Archive for the 'publishing' Category

Random House explains its profit scale

In a New York Magazine article, the publisher Random House breaks down the profibility of its business. “The most-profitable books are highly successful authors early in their career with a contract that doesn’t reflect their success,” says Olson. Some writers sign multi-book contracts, which pay off big if the first book’s a blockbuster.

via makinglight

The art of quote doctoring

Have you ever watched a movie trailer and noticed a trend where one-word praises like “FANTASTIC!” and “EXTRAORDINARY” boom out in large letters that take up the entire screen? And then you see that the citations of where these reviews come from are so tiny that you can’t even read them?

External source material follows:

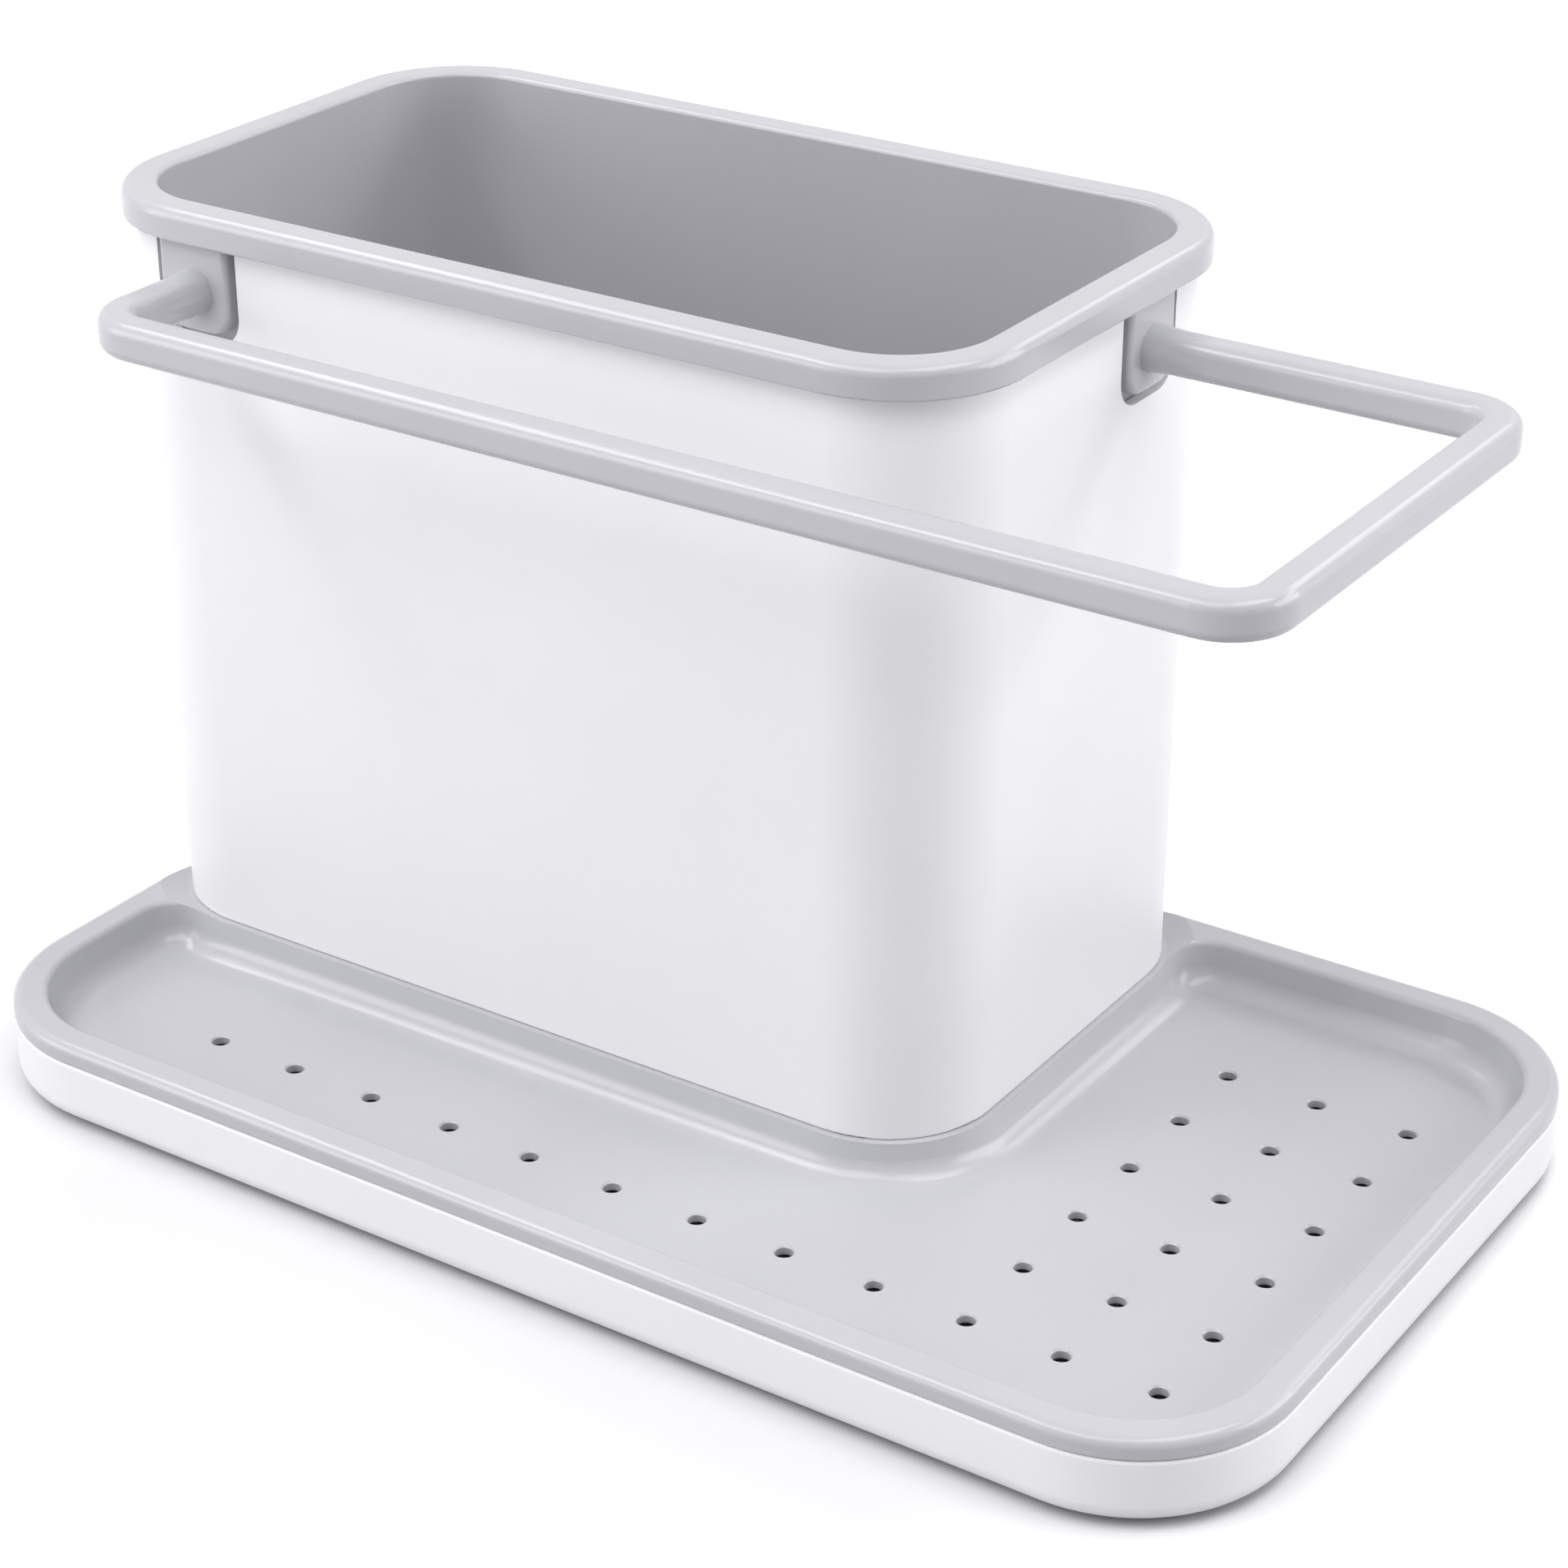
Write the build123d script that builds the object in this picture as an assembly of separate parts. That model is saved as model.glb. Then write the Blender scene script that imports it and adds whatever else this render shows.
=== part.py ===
from build123d import *
import os

# A caddy that stands beside a kitchen sink: a white base tray on rubber feet, a grey drain tray
# on it, a white bin at the tray's back left, a grey liner hung in the bin, and a towel rail
# that leaves the liner at the front, turns round the bin's front right corner and comes back.
# Millimetres, +Z up, +X along the long side, +Y to the back. The origin is the middle of the
# whole caddy's footprint, on the plane that the feet stand on.

# Base tray
TRAY_LENGTH = 285.0
TRAY_DEPTH = 170.0
TRAY_CORNER = 32.0
BASE_HEIGHT = 13.6
BASE_WALL = 2.2
BASE_FLOOR = 2.0
BASE_BOTTOM_ROUND = 4.0
BASE_INSIDE_ROUND = 2.5
BASE_LIP_ROUND = 0.8

# Rubber feet, each half sunk in a pocket under the base tray
FOOT_RADIUS = 6.0
FOOT_STAND = 1.0
FOOT_SUNK = 1.0
FOOT_EDGE_ROUND = 0.4
FOOT_INSET = 24.0
FOOT_CLEARANCE = 0.1

# Drain tray
BAND_HEIGHT = 4.2
TRAY_EDGE_ROUND = 1.9
BAND_CHAMFER = 0.4
LIP_CLEARANCE = 0.3
WELL_INSET = 6.8
WELL_DEPTH = 9.0
WELL_FLOOR = 1.8
WELL_TAPER = 14.0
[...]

That’s because those reviews were cherry-picked from unknown reviewers, likely from tiny websites or message boards which only have a few readers a day. It’s a way of making a badly-reviewed film look like it was loved by the critics.

Well, the book publish industry isn’t above such trickery. The New York Times published an article about the art of quote doctoring.

For instance, a book reviewer might write something like “This book is pure drivel, with all the brilliance drained out of it.”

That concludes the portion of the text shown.